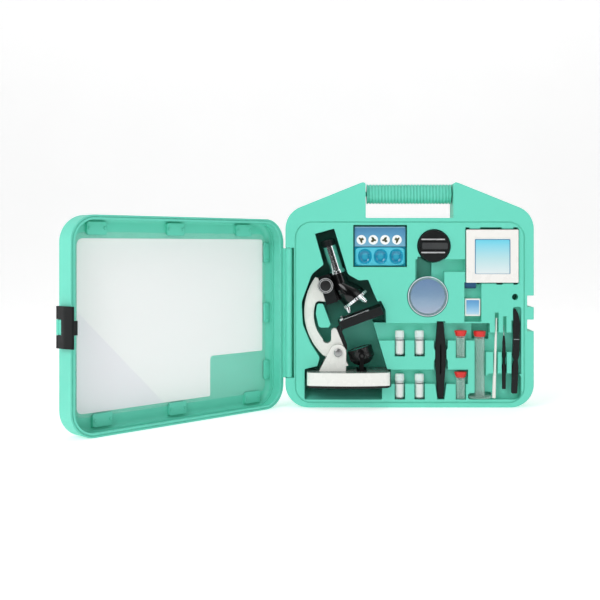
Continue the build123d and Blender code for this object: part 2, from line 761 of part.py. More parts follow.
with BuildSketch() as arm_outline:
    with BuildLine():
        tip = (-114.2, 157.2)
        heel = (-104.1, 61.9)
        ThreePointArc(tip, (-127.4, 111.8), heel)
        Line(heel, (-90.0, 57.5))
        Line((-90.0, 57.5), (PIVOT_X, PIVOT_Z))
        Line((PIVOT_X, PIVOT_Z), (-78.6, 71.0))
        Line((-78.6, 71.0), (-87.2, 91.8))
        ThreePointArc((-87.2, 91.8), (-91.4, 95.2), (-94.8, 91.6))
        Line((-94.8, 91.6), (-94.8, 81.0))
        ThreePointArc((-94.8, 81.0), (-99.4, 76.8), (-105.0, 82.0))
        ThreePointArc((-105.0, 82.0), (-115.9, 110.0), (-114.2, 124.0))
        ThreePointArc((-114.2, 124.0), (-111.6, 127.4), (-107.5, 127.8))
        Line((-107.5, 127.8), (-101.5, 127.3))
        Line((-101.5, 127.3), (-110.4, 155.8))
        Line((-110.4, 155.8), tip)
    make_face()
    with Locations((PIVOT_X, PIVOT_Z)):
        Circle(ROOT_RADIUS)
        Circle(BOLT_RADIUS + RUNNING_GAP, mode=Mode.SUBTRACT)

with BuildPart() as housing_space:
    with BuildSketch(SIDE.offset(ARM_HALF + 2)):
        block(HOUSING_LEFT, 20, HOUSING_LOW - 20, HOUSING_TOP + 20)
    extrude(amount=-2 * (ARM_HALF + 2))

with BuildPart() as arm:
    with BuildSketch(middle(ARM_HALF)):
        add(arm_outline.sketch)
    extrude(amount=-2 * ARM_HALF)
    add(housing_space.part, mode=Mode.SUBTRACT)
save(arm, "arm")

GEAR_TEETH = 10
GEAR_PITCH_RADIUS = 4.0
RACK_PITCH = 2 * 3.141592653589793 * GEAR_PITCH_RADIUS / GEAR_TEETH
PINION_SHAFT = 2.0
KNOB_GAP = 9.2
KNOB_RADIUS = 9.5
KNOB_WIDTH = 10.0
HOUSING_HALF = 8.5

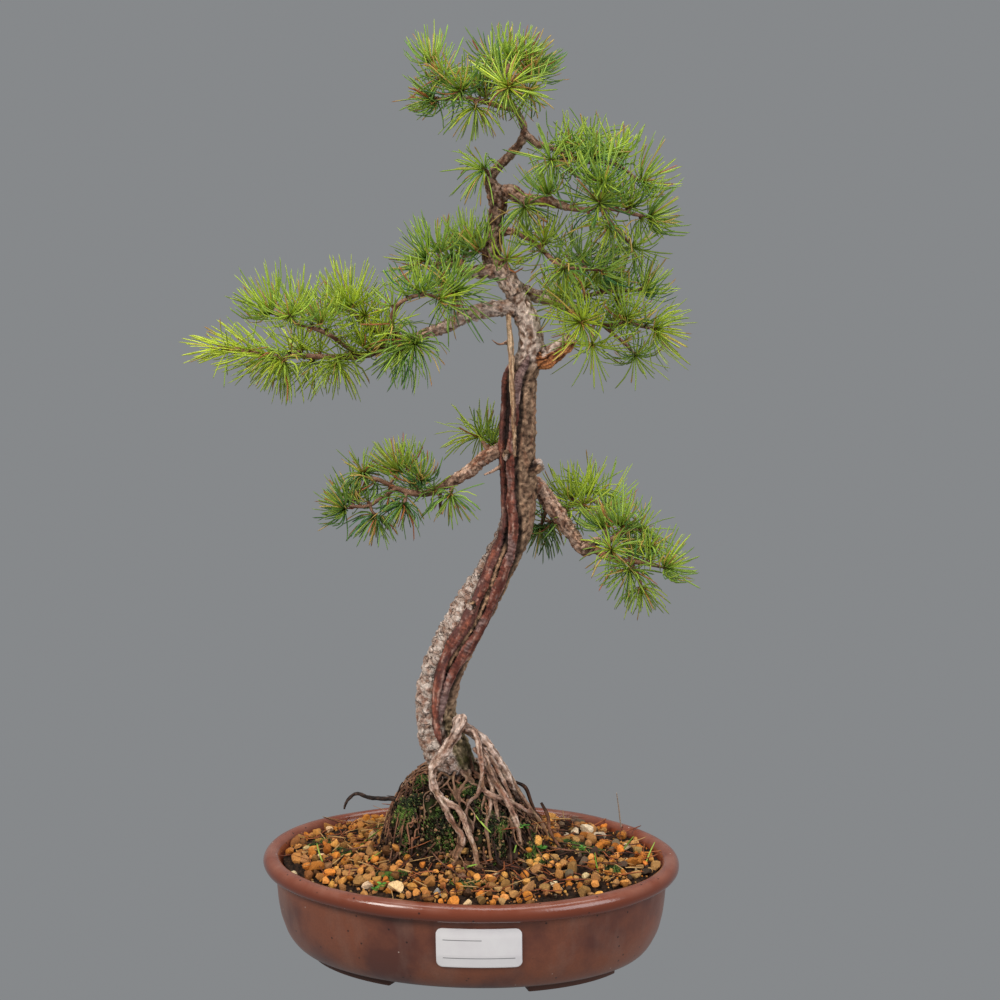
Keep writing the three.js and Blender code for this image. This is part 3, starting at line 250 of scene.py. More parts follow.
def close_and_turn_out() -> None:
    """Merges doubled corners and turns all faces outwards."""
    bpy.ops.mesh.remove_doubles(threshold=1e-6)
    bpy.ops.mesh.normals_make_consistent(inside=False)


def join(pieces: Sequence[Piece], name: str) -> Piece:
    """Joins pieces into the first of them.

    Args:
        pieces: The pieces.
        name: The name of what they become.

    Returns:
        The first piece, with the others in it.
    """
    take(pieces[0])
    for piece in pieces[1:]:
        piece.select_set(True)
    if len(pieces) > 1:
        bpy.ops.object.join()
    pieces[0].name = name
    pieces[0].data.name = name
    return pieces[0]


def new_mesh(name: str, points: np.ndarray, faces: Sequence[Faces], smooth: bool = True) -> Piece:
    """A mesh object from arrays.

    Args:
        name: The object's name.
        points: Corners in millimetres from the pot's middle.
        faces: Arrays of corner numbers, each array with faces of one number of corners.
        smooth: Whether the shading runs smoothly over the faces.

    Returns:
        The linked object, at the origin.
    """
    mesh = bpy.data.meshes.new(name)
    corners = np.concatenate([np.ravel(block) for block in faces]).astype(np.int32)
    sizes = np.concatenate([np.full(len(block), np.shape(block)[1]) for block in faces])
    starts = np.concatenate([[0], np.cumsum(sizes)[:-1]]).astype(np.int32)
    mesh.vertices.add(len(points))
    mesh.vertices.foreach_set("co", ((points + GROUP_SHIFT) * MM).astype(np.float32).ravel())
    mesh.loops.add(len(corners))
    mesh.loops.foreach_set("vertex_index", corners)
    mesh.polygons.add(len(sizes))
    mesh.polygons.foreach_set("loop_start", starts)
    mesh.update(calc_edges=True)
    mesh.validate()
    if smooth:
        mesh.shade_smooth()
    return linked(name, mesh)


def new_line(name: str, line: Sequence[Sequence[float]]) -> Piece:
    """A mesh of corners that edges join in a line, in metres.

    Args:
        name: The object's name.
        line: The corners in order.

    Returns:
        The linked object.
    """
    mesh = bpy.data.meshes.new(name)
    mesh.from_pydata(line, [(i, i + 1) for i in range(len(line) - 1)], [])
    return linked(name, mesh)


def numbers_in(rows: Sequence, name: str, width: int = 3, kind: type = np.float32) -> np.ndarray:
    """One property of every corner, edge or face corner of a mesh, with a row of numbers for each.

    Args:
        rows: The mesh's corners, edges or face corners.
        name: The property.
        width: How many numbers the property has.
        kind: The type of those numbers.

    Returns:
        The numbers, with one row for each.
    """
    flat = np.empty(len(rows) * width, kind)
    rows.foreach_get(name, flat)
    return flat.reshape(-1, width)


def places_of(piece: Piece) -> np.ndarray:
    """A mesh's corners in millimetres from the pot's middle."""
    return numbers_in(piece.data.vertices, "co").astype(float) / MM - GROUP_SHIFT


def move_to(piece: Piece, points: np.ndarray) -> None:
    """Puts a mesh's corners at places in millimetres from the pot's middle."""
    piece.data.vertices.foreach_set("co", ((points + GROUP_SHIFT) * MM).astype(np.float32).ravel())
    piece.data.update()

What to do
Set every line of the listing down word for word.

Right answer
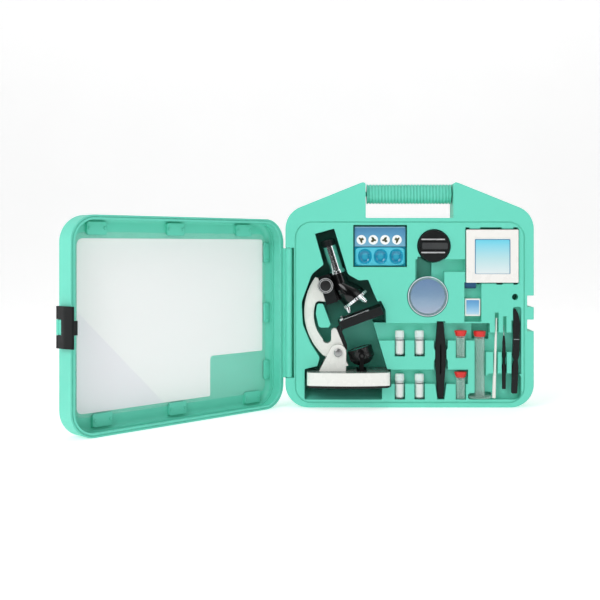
Continue the build123d and Blender code for this object: part 2, from line 761 of part.py. More parts follow.
with BuildSketch() as arm_outline:
    with BuildLine():
        tip = (-114.2, 157.2)
        heel = (-104.1, 61.9)
        ThreePointArc(tip, (-127.4, 111.8), heel)
        Line(heel, (-90.0, 57.5))
        Line((-90.0, 57.5), (PIVOT_X, PIVOT_Z))
        Line((PIVOT_X, PIVOT_Z), (-78.6, 71.0))
        Line((-78.6, 71.0), (-87.2, 91.8))
        ThreePointArc((-87.2, 91.8), (-91.4, 95.2), (-94.8, 91.6))
        Line((-94.8, 91.6), (-94.8, 81.0))
        ThreePointArc((-94.8, 81.0), (-99.4, 76.8), (-105.0, 82.0))
        ThreePointArc((-105.0, 82.0), (-115.9, 110.0), (-114.2, 124.0))
        ThreePointArc((-114.2, 124.0), (-111.6, 127.4), (-107.5, 127.8))
        Line((-107.5, 127.8), (-101.5, 127.3))
        Line((-101.5, 127.3), (-110.4, 155.8))
        Line((-110.4, 155.8), tip)
    make_face()
    with Locations((PIVOT_X, PIVOT_Z)):
        Circle(ROOT_RADIUS)
        Circle(BOLT_RADIUS + RUNNING_GAP, mode=Mode.SUBTRACT)

with BuildPart() as housing_space:
    with BuildSketch(SIDE.offset(ARM_HALF + 2)):
        block(HOUSING_LEFT, 20, HOUSING_LOW - 20, HOUSING_TOP + 20)
    extrude(amount=-2 * (ARM_HALF + 2))

with BuildPart() as arm:
    with BuildSketch(middle(ARM_HALF)):
        add(arm_outline.sketch)
    extrude(amount=-2 * ARM_HALF)
    add(housing_space.part, mode=Mode.SUBTRACT)
save(arm, "arm")

GEAR_TEETH = 10
GEAR_PITCH_RADIUS = 4.0
RACK_PITCH = 2 * 3.141592653589793 * GEAR_PITCH_RADIUS / GEAR_TEETH
PINION_SHAFT = 2.0
KNOB_GAP = 9.2
KNOB_RADIUS = 9.5
KNOB_WIDTH = 10.0
HOUSING_HALF = 8.5

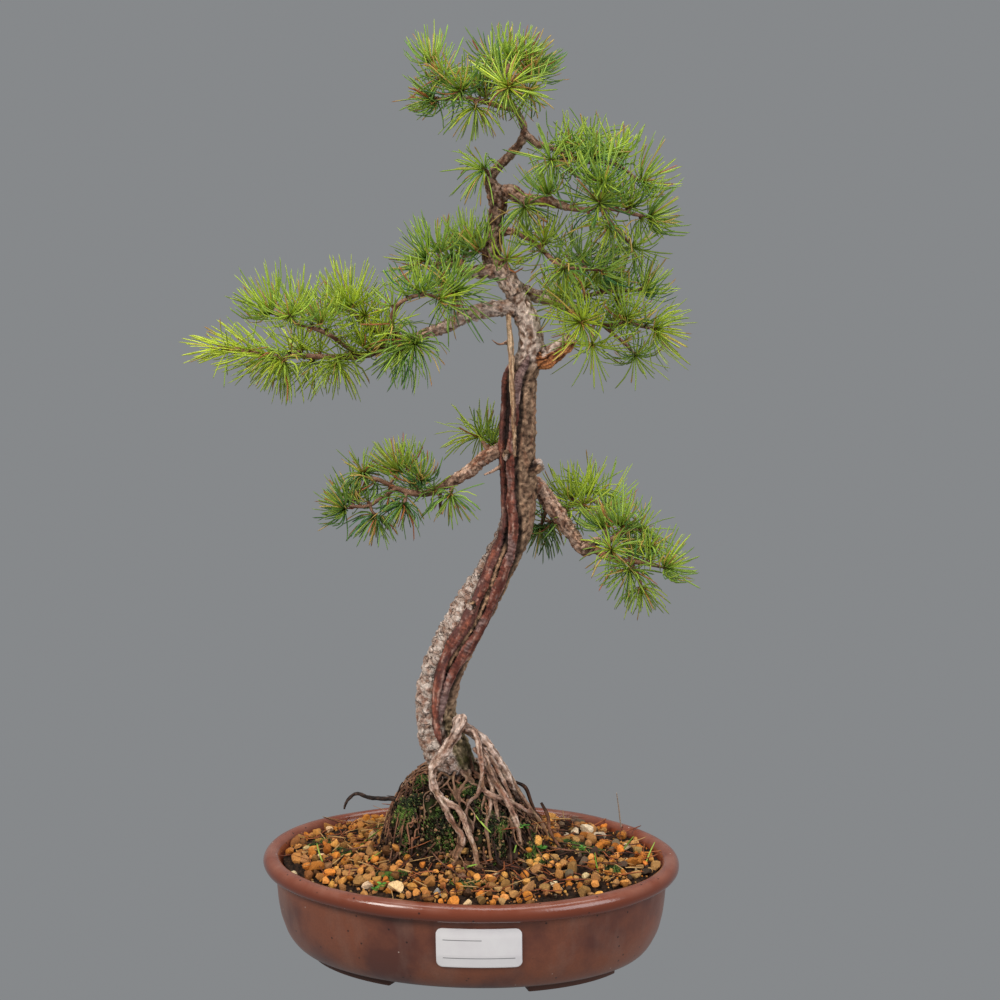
Keep writing the three.js and Blender code for this image. This is part 3, starting at line 250 of scene.py. More parts follow.
def close_and_turn_out() -> None:
    """Merges doubled corners and turns all faces outwards."""
    bpy.ops.mesh.remove_doubles(threshold=1e-6)
    bpy.ops.mesh.normals_make_consistent(inside=False)


def join(pieces: Sequence[Piece], name: str) -> Piece:
    """Joins pieces into the first of them.

    Args:
        pieces: The pieces.
        name: The name of what they become.

    Returns:
        The first piece, with the others in it.
    """
    take(pieces[0])
    for piece in pieces[1:]:
        piece.select_set(True)
    if len(pieces) > 1:
        bpy.ops.object.join()
    pieces[0].name = name
    pieces[0].data.name = name
    return pieces[0]


def new_mesh(name: str, points: np.ndarray, faces: Sequence[Faces], smooth: bool = True) -> Piece:
    """A mesh object from arrays.

    Args:
        name: The object's name.
        points: Corners in millimetres from the pot's middle.
        faces: Arrays of corner numbers, each array with faces of one number of corners.
        smooth: Whether the shading runs smoothly over the faces.

    Returns:
        The linked object, at the origin.
    """
    mesh = bpy.data.meshes.new(name)
    corners = np.concatenate([np.ravel(block) for block in faces]).astype(np.int32)
    sizes = np.concatenate([np.full(len(block), np.shape(block)[1]) for block in faces])
    starts = np.concatenate([[0], np.cumsum(sizes)[:-1]]).astype(np.int32)
    mesh.vertices.add(len(points))
    mesh.vertices.foreach_set("co", ((points + GROUP_SHIFT) * MM).astype(np.float32).ravel())
    mesh.loops.add(len(corners))
    mesh.loops.foreach_set("vertex_index", corners)
    mesh.polygons.add(len(sizes))
    mesh.polygons.foreach_set("loop_start", starts)
    mesh.update(calc_edges=True)
    mesh.validate()
    if smooth:
        mesh.shade_smooth()
    return linked(name, mesh)


def new_line(name: str, line: Sequence[Sequence[float]]) -> Piece:
    """A mesh of corners that edges join in a line, in metres.

    Args:
        name: The object's name.
        line: The corners in order.

    Returns:
        The linked object.
    """
    mesh = bpy.data.meshes.new(name)
    mesh.from_pydata(line, [(i, i + 1) for i in range(len(line) - 1)], [])
    return linked(name, mesh)


def numbers_in(rows: Sequence, name: str, width: int = 3, kind: type = np.float32) -> np.ndarray:
    """One property of every corner, edge or face corner of a mesh, with a row of numbers for each.

    Args:
        rows: The mesh's corners, edges or face corners.
        name: The property.
        width: How many numbers the property has.
        kind: The type of those numbers.

    Returns:
        The numbers, with one row for each.
    """
    flat = np.empty(len(rows) * width, kind)
    rows.foreach_get(name, flat)
    return flat.reshape(-1, width)


def places_of(piece: Piece) -> np.ndarray:
    """A mesh's corners in millimetres from the pot's middle."""
    return numbers_in(piece.data.vertices, "co").astype(float) / MM - GROUP_SHIFT


def move_to(piece: Piece, points: np.ndarray) -> None:
    """Puts a mesh's corners at places in millimetres from the pot's middle."""
    piece.data.vertices.foreach_set("co", ((points + GROUP_SHIFT) * MM).astype(np.float32).ravel())
    piece.data.update()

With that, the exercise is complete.